:: The exercise ::
Everything from the line containing "What parts and" through the final line of the records must be transcribed verbatim; nothing else belongs in the result.

:: Material provided ::
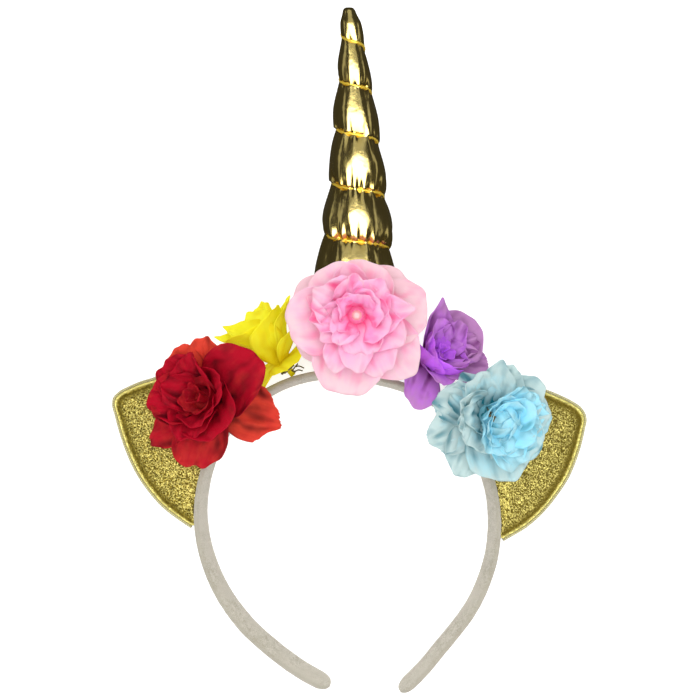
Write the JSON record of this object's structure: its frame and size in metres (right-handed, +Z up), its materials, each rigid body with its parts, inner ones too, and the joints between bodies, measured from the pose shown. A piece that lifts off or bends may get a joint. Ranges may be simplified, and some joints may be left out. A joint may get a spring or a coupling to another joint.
{
  "type": "unicorn horn headband",
  "caption": "Open head hoop in velvety cloth with a stuffed spiral gold horn, padded glitter ears and a row of cloth flowers.",
  "frame": {"origin": "on the table under the middle of the box round the headband, which lies on its back", "axes": "+Y towards the horn's tip, +Z up towards the flowers, +X to the side of the blue flower"},
  "size_m": [0.2086, 0.2955, 0.0641],
  "materials": {
    "covered_band": "thin plastic hoop covered with pale warm grey velvety cloth",
    "gold_foil": "mirror-bright gold foil cloth over stuffing",
    "gold_glitter": "gold glitter cloth over padding",
    "gold_edging": "pale gold thread, close stitched",
    "pink_cloth": "thin starched cloth, slightly see-through petals",
    "rhinestone": "clear faceted acrylic stone",
    "red_satin": "satin cloth",
    "yellow_cloth": "thin starched cloth",
    "purple_cloth": "thin starched cloth",
    "blue_cloth": "thin starched cloth"
  },
  "bodies": {
    "root": {"band": "covered_band", "horn": "gold_foil", "left_ear": "gold_glitter", "right_ear": "gold_glitter", "left_ear_edge": "gold_edging", "right_ear_edge": "gold_edging", "pink_flower": "pink_cloth", "pink_flower_gem": "rhinestone", "red_flower": "red_satin", "yellow_flower": "yellow_cloth", "purple_flower": "purple_cloth", "blue_flower": "blue_cloth"}
  },
  "joints": []
}
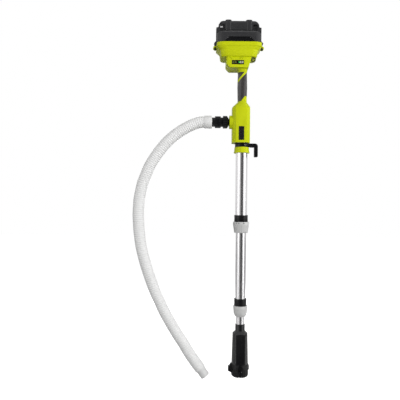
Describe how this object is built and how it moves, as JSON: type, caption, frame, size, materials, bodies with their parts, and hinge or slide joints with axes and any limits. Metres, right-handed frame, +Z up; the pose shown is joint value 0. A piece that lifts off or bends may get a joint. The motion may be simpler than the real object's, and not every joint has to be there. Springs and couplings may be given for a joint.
{
  "type": "telescoping pole pump",
  "caption": "Cordless transfer pump on a three-stage telescoping pole, with a battery head, a hanging hook, a ribbed outlet hose and a strainer foot.",
  "frame": {"origin": "middle of the hook's flat underside, where the pump hangs on a rim", "axes": "+Z up along the pole towards the battery head, -Y towards the front with the indicator window, -X towards the hose"},
  "size_m": [0.4146, 0.101, 1.1457],
  "materials": {
    "green_plastic": "fine moulded texture",
    "black_plastic": "fine moulded texture",
    "lid_plastic": "coarse moulded texture",
    "grip_rubber": "soft matt overmould",
    "lime_rubber": "soft matt overmould",
    "tube_aluminium": "satin anodised",
    "nut_plastic": "moulded, fluted",
    "hose_plastic": "ribbed, slightly glossy",
    "cuff_plastic": "moulded",
    "black_rubber": "plain",
    "steel": "plain",
    "brass": "plain",
    "board": "plain",
    "light": "clear lens",
    "window": "polished",
    "badge": "bare plate",
    "acetal": "turned",
    "impeller_plastic": "moulded"
  },
  "bodies": {
    "root": {"battery_tray": "green_plastic", "lid_gasket": "black_rubber", "lid_hinge_pins": "steel", "terminal_block": "black_plastic", "terminal_blades": "brass", "control_board": "board", "indicator_window": "window", "status_light": "light", "front_shell": "green_plastic", "rear_shell": "green_plastic", "shell_screws": "steel", "power_switch": "black_plastic", "lanyard_loop": "badge", "grip_sleeve": "grip_rubber", "grip_stripe": "lime_rubber", "badge_plate": "badge", "power_lead": "black_rubber", "outlet_manifold": "black_plastic", "lead_gland": "black_plastic", "port_flange": "green_plastic", "port_washer": "black_rubber", "hose_tail": "black_plastic", "near_cuff": "cuff_plastic", "hose": "hose_plastic", "end_cuff": "cuff_plastic", "hanging_hook": "black_plastic", "hook_screw": "steel", "lower_ring": "green_plastic", "upper_tube": "tube_aluminium", "upper_clamp_body": "black_plastic", "upper_collet": "acetal", "coiled_lead_upper": "black_rubber"},
    "lid": {"lid": "lid_plastic", "carry_handle": "lid_plastic", "latch_pin": "steel"},
    "latch": {"lid_latch": "lid_plastic"},
    "button": {"power_button": "black_rubber"},
    "coupler": {"coupler_nut": "black_plastic"},
    "upper_nut": {"upper_lock_nut": "nut_plastic"},
    "middle_stage": {"middle_tube": "tube_aluminium", "middle_piston": "acetal", "middle_seal": "black_rubber", "lower_clamp_body": "black_plastic", "lower_collet": "acetal", "coiled_lead_lower": "black_rubber"},
    "lower_nut": {"lower_lock_nut": "nut_plastic"},
    "lower_stage": {"lower_tube": "tube_aluminium", "lower_piston": "acetal", "lower_seal": "black_rubber", "tail_lead": "black_rubber", "pump_body": "black_plastic", "motor_can": "steel", "shaft_seal": "black_rubber", "diffuser": "black_plastic", "suction_plate": "black_plastic"},
    "rotor": {"motor_shaft": "steel", "impeller": "impeller_plastic"},
    "strainer": {"strainer": "black_plastic"}
  },
  "joints": [
    {"name": "lid_hinge", "type": "hinge", "parent": "root", "child": "lid", "pos_m": [-0.0455, 0.055, 0.3276], "axis": [-1, 0, 0], "range_deg": [0, 100]},
    {"name": "latch_hinge", "type": "hinge", "parent": "lid", "child": "latch", "pos_m": [-0.0455, -0.036, 0.3384], "axis": [-1, 0, 0], "range_deg": [0, 40]},
    {"name": "button_press", "type": "slide", "parent": "root", "child": "button", "axis": [0, -1, 0], "range_m": [0, 0.002], "stiffness_N_per_m": 600},
    {"name": "coupler_turn", "type": "hinge", "parent": "root", "child": "coupler", "pos_m": [-0.0825, 0, 0.08], "axis": [1, 0, 0], "continuous": true},
    {"name": "upper_twist", "type": "hinge", "parent": "root", "child": "upper_nut", "pos_m": [-0.0325, 0, -0.255], "axis": [0, 0, 1], "range_deg": [0, 35]},
    {"name": "middle_slide", "type": "slide", "parent": "root", "child": "middle_stage", "axis": [0, 0, 1], "range_m": [0, 0.205], "deforming": ["coiled_lead_upper"]},
    {"name": "lower_twist", "type": "hinge", "parent": "middle_stage", "child": "lower_nut", "pos_m": [-0.0325, 0, -0.523], "axis": [0, 0, 1], "range_deg": [0, 35]},
    {"name": "lower_slide", "type": "slide", "parent": "middle_stage", "child": "lower_stage", "axis": [0, 0, -1], "range_m": [0, 0.18], "deforming": ["coiled_lead_lower"]},
    {"name": "rotor_spin", "type": "hinge", "parent": "lower_stage", "child": "rotor", "pos_m": [-0.0325, 0, -0.68], "axis": [0, 0, 1], "continuous": true},
    {"name": "strainer_slide", "type": "slide", "parent": "lower_stage", "child": "strainer", "axis": [0, 0, -1], "range_m": [0, 0.03]}
  ]
}
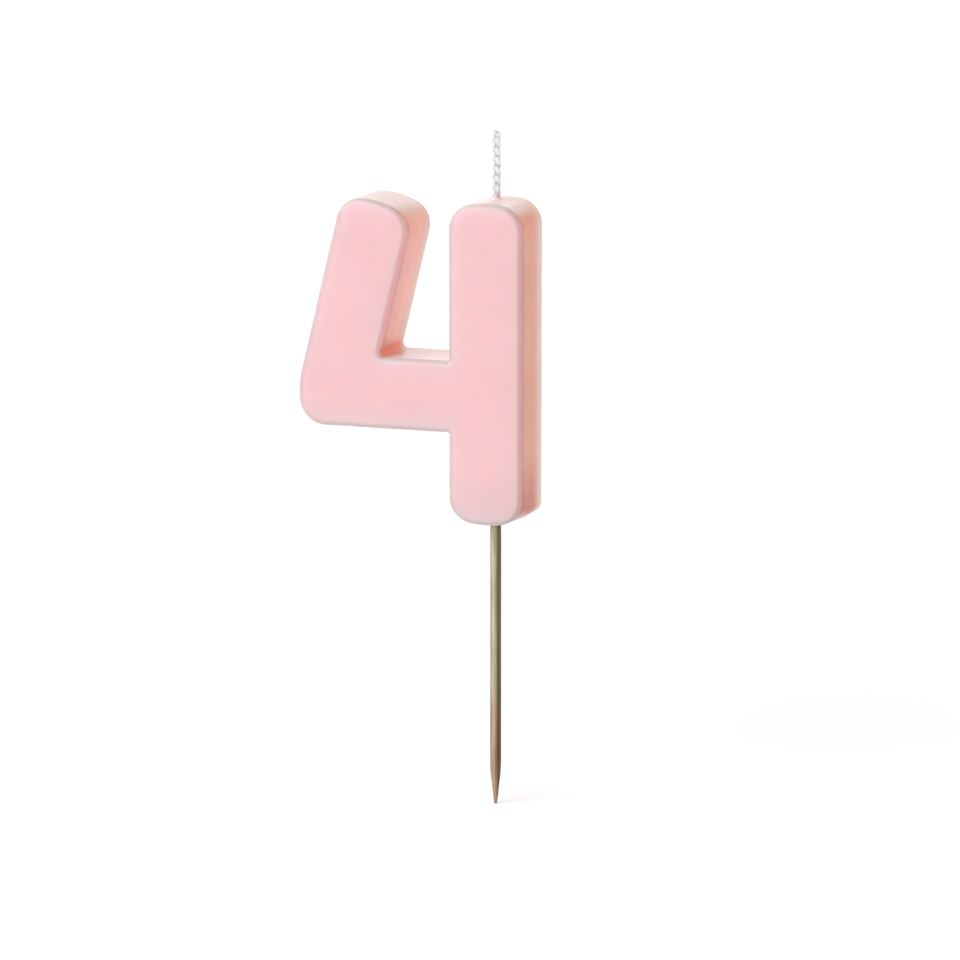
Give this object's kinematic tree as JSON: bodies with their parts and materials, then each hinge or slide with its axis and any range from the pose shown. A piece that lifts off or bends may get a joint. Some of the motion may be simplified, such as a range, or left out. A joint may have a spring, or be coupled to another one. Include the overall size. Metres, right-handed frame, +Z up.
{
  "type": "number birthday candle",
  "caption": "Wax numeral four birthday candle with a plaited cotton wick, standing on a pointed wooden pick that pushes into a cake.",
  "frame": {"origin": "on the pick's axis where the pick enters the wax, at the lowest point of the stem and mid-way through the thickness", "axes": "+Z up along the pick and the wick, +X from the slanted arm towards the upright stem, the numeral's face towards -Y"},
  "size_m": [0.0418, 0.013, 0.1221],
  "materials": {
    "pink_wax": "cast paraffin wax, pale pink, translucent, soft satin sheen",
    "pick_wood": "bare turned birch, fine straight grain",
    "wick_cotton": "undyed plaited cotton, waxed"
  },
  "bodies": {
    "root": {"wax_numeral": "pink_wax", "wooden_pick": "pick_wood", "wick_strand_1": "wick_cotton", "wick_strand_2": "wick_cotton", "wick_strand_3": "wick_cotton"}
  },
  "joints": []
}
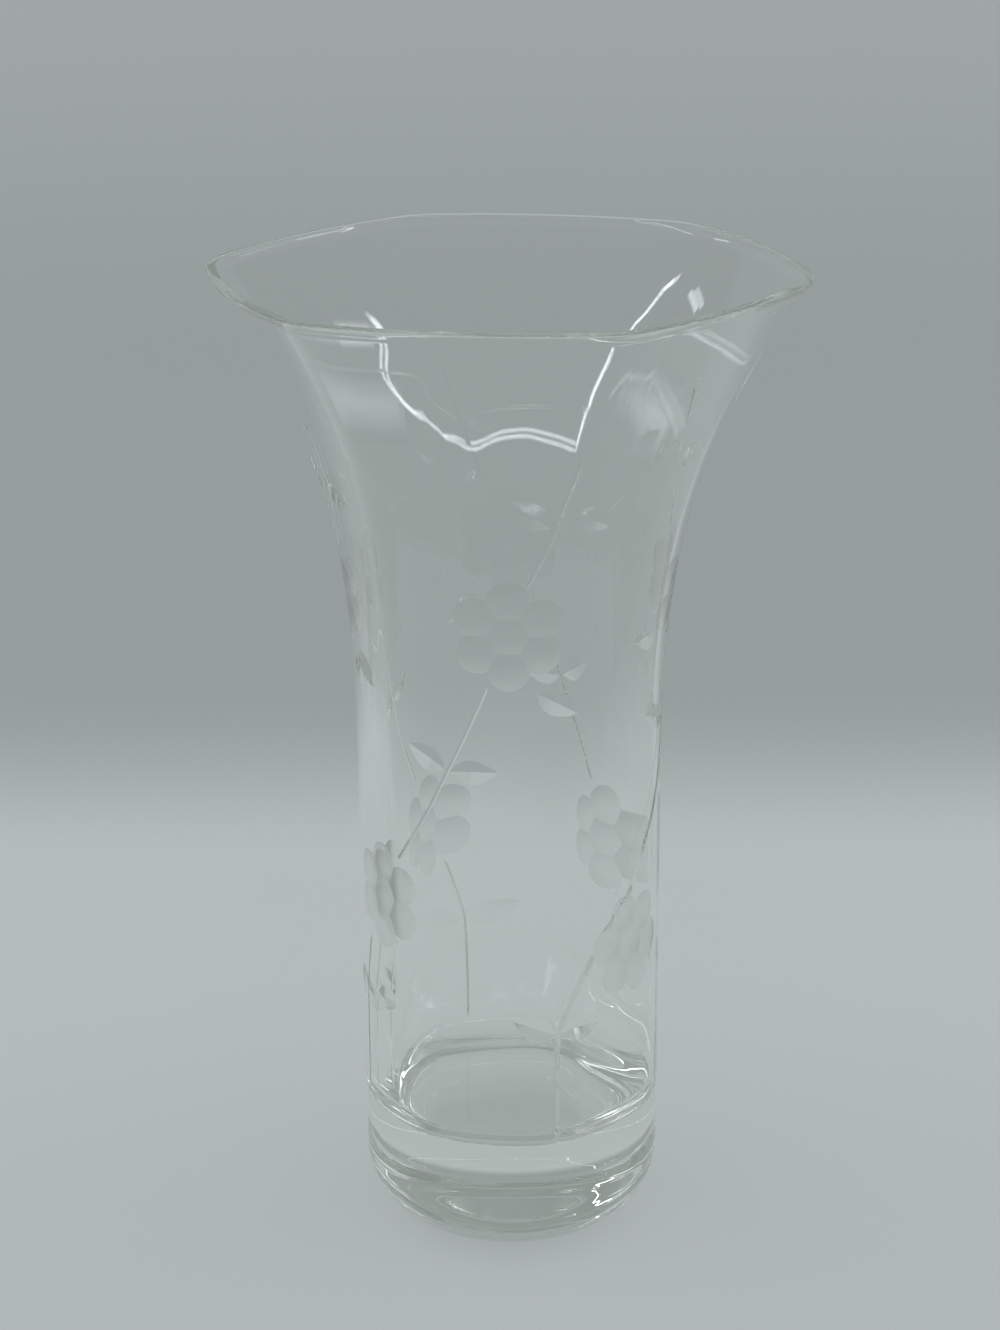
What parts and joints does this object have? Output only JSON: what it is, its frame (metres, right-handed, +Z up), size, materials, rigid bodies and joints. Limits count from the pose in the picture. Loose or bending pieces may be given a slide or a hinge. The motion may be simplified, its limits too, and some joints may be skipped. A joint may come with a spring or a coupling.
{
  "type": "trumpet vase",
  "caption": "Tall clear glass flower vase with a heavy round base and a six-panelled body that flares into a wide trumpet mouth.",
  "frame": {"origin": "middle of the flat underside that the vase rests on", "axes": "+Z up along the vase's axis, +X towards one corner of the six-sided rim"},
  "size_m": [0.1472, 0.1394, 0.25],
  "materials": {
    "clear_glass": "polished"
  },
  "bodies": {
    "root": {"solid_base": "clear_glass", "round_body": "clear_glass", "flared_mouth": "clear_glass"}
  },
  "joints": []
}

:: Reply ::
What parts and joints does this object have? Output only JSON: what it is, its frame (metres, right-handed, +Z up), size, materials, rigid bodies and joints. Limits count from the pose in the picture. Loose or bending pieces may be given a slide or a hinge. The motion may be simplified, its limits too, and some joints may be skipped. A joint may come with a spring or a coupling.
{
  "type": "trumpet vase",
  "caption": "Tall clear glass flower vase with a heavy round base and a six-panelled body that flares into a wide trumpet mouth.",
  "frame": {"origin": "middle of the flat underside that the vase rests on", "axes": "+Z up along the vase's axis, +X towards one corner of the six-sided rim"},
  "size_m": [0.1472, 0.1394, 0.25],
  "materials": {
    "clear_glass": "polished"
  },
  "bodies": {
    "root": {"solid_base": "clear_glass", "round_body": "clear_glass", "flared_mouth": "clear_glass"}
  },
  "joints": []
}